----- Entries
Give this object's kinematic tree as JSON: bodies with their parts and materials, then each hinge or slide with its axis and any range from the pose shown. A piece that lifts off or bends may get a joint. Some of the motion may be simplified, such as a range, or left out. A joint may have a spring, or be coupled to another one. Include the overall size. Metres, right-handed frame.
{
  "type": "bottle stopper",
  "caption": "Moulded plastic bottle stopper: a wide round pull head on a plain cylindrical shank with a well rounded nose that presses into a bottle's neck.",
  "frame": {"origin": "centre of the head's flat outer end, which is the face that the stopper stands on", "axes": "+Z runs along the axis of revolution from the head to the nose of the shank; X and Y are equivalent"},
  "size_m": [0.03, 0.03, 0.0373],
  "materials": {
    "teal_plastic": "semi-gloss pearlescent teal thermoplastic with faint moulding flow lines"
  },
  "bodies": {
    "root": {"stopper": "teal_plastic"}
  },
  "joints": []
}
----------
----- Entries
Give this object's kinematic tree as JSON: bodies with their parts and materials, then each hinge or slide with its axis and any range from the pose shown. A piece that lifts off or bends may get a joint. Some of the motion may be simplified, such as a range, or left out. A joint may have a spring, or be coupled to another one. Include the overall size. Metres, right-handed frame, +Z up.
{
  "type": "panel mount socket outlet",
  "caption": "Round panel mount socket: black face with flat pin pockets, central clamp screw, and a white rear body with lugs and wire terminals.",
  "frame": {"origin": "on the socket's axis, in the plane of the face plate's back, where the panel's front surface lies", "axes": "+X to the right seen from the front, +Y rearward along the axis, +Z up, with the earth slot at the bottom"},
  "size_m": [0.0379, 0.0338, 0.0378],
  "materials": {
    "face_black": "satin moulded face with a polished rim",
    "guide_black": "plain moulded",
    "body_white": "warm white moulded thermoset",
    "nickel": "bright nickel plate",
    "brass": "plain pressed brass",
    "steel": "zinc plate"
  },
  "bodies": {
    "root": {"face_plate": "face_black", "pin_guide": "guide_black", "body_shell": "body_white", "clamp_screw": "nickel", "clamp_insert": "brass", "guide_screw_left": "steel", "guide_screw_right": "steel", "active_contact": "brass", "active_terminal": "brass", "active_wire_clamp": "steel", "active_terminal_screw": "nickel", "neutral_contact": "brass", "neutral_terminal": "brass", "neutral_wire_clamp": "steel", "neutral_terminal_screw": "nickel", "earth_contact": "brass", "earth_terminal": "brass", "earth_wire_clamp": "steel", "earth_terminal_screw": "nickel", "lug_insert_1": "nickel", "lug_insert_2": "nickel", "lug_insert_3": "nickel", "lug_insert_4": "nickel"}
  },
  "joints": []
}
----------
Exercise instructions: Pull out every line in the data above that has the word "hinge".

Response to this exercise:
Give this object's kinematic tree as JSON: bodies with their parts and materials, then each hinge or slide with its axis and any range from the pose shown. A piece that lifts off or bends may get a joint. Some of the motion may be simplified, such as a range, or left out. A joint may have a spring, or be coupled to another one. Include the overall size. Metres, right-handed frame.
Give this object's kinematic tree as JSON: bodies with their parts and materials, then each hinge or slide with its axis and any range from the pose shown. A piece that lifts off or bends may get a joint. Some of the motion may be simplified, such as a range, or left out. A joint may have a spring, or be coupled to another one. Include the overall size. Metres, right-handed frame, +Z up.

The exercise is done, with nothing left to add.